Nowhere have performance-enhancing drugs been more widespread (that we know of) than in Turkey, where more than 30 athletes were recently banned, including teenagers. British marathon legend Paula Radcliffe likened it to child abuse.
Nick Symmonds, the outspoken U.S. 800-meter runner, is glad no stars from his event have been caught. But he knows the reality, that you can’t be sure all of your competitors are clean.
Symmonds said he would be “devastated” if a rival in the 800 tested positive.
“The system in place is catching cheats,” Symmonds said, “but it doesn’t do a good enough job of catching all the cheaters out there. It’s a cat and mouse game.”
There is no easy solution to clean up the sport. Track and field’s international governing body, the IAAF, wants to increase bans for first-time serious doping offenses from two years to four years. Basically, if you get caught, you must miss an Olympics.
The number of athletes missing from the World Championships is startling. The doping-related absences of Gay and Campbell-Brown are compounded by an out-of-control list of injuries — Jessica Ennis-Hill, Yohan Blake, David Rudisha and others. Name the 10 most recognizable track and field athletes in the world, and it’s likely at least six or seven aren’t going to be suiting up at Luzhniki Stadium.
The two days before the start of competition saw the U.S. champion in the women’s 1,500, already in Moscow, withdraw with an injury. So, too, did the bronze medalist in the event at the Olympics, joining the gold and silver medalist on the sideline.
No event is safe. Two Russian Olympic race walking champions reportedly pulled out Friday.
“The more it’s getting closer to competition, the more I’m not really surprised,” Eaton said. “My coach has been saying people after the Olympic year, they’re drained, they’re hurt.
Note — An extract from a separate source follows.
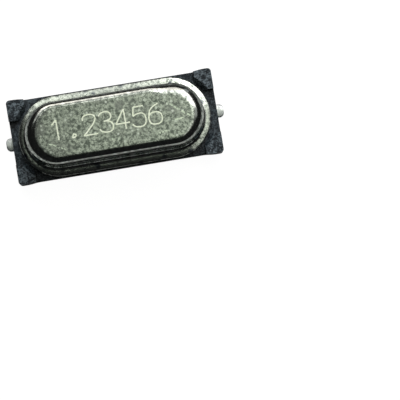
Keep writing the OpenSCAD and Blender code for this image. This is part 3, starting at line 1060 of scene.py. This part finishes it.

My training this year, as it’s going, I’m more tired, I’m getting more dings. That motivation is hard.”
If there’s a silver lining, and track and field could use any life preserver these days, it’s that medals will still be awarded. Through the gloom, the sport must go on.
“There are others who are stepping up to the plate,” Merritt said. “It’s giving the youth the opportunity to shine as well.”